The name is a mouthful but it’s an important one to know: it’s the Credit Card Accountability Responsibility and Disclosure Act (CARD Act), and it became law on May 22, 2009. Its purpose is to give consumers more information and options around credit.
Here are a few things the Act means for customers:
Safeguards Against Rate Increases
Under the Credit CARD Act, rate increases aren’t allowed during the first year, and promotional rates need to last at least six months.
The Act prohibits "double cycle billing," where credit card holders are charged interest on debt that’s paid on time during a grace period.
It prohibits "universal default," where a lender changes a loan to default terms because the consumer has defaulted on a loan with another lender.
After the first year, cardholders must be told about major account changes 45 days before they take effect. New rates can’t start until 14 days after the notice is mailed. The cardholder has the option to cancel the account and pay off the balance at the existing rate.
Improved Billing Practices
The Credit CARD Act gives consumers 21 days to pay their monthly credit card bills (compared to the former minimum of 14 days).

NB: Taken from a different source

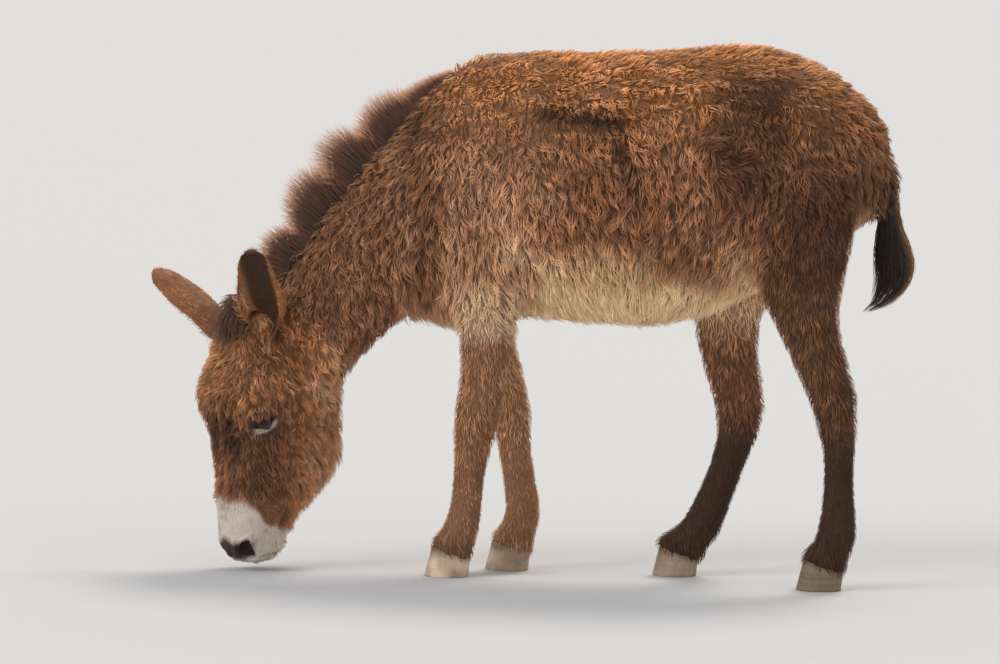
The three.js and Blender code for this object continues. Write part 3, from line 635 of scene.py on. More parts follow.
from_brow = 0.35 * np.sign(side_) * ramp(np.abs(side_), 0.0, 0.05) * ramp(drop, 0.26, 0.1)
lie -= (is_head * 0.5 * ramp(front, 0.02, -0.08))[:, None] * HEAD_FRONT
lie += (is_head * from_brow)[:, None] * HEAD_SIDE
lie[is_ear] = (ear_axis + (0.55 * ear_inner * np.sign(ear_across))[:, None] * ear_beside)[is_ear]
lie = lie * (1 - whirl)[:, None] + (1.6 * whirl)[:, None] * (unit(np.cross(N, crown)) + 0.4 * unit(crown))
lie = flattened(spread(lie, lines, 6), N)


def give(tree, value, socket):
    """Links a value to a socket of a material, or sets the socket to a plain number or colour."""
    if isinstance(value, bpy.types.NodeSocket):
        tree.links.new(value, socket)
    else:
        socket.default_value = (*value, 1) if socket.type == "RGBA" else value


def node(tree, kind, inputs=(), **settings):
    """A new node with its settings made and its named inputs given."""
    made = tree.nodes.new(kind)
    for key, value in settings.items():
        setattr(made, key, value)
    for key, value in dict(inputs).items():
        give(tree, value, made.inputs[key])
    return made


def mixed(tree, kind, share, a, b):
    """Two colours mixed; share, a and b are sockets or plain values."""
    return node(tree, "ShaderNodeMix", {0: share, 6: a, 7: b}, data_type="RGBA", blend_type=kind).outputs[2]


def reckoned(tree, kind, *numbers):
    """A sum of numbers; each is a socket or a plain value."""
    return node(tree, "ShaderNodeMath", dict(enumerate(numbers)), operation=kind).outputs[0]


def four_values(tree, name):
    """The four values that a mesh keeps at its points under a name."""
    kept = node(tree, "ShaderNodeAttribute", attribute_name=name)
    parts = node(tree, "ShaderNodeSeparateColor", {0: kept.outputs["Color"]})
    return *parts.outputs, kept.outputs["Alpha"]


def one_value(tree, name):
    """The one value that a mesh keeps at its points under a name."""
    return node(tree, "ShaderNodeAttribute", attribute_name=name).outputs["Fac"]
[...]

Payment due dates must be the same day of each month, and consumers need to be allowed three weeks between the time a bill is mailed and when it’s due.
Credit card statements need to be in a specific font so they can be read easily.
In almost all cases, consumers can’t be charged for the method they use to pay their credit card bill.
The Credit CARD Act limits fees consumers can be charged for spending over their credit limits.
There are new limits to the fees consumers can be charged on subprime cards (cards with higher rates and fewer rewards).
Consumers must be told how long it will take them to pay off a balance if they only make minimum payments.
Credit card agreements must be made available online.
Statements need to include the payment due date, the minimum amount due, the ending balance and late fee information.
Protections for People Under 21
Under the Act, people under 21 will only be able to get a credit card with proof they can make payments on their own, or with the help of an adult co-signer.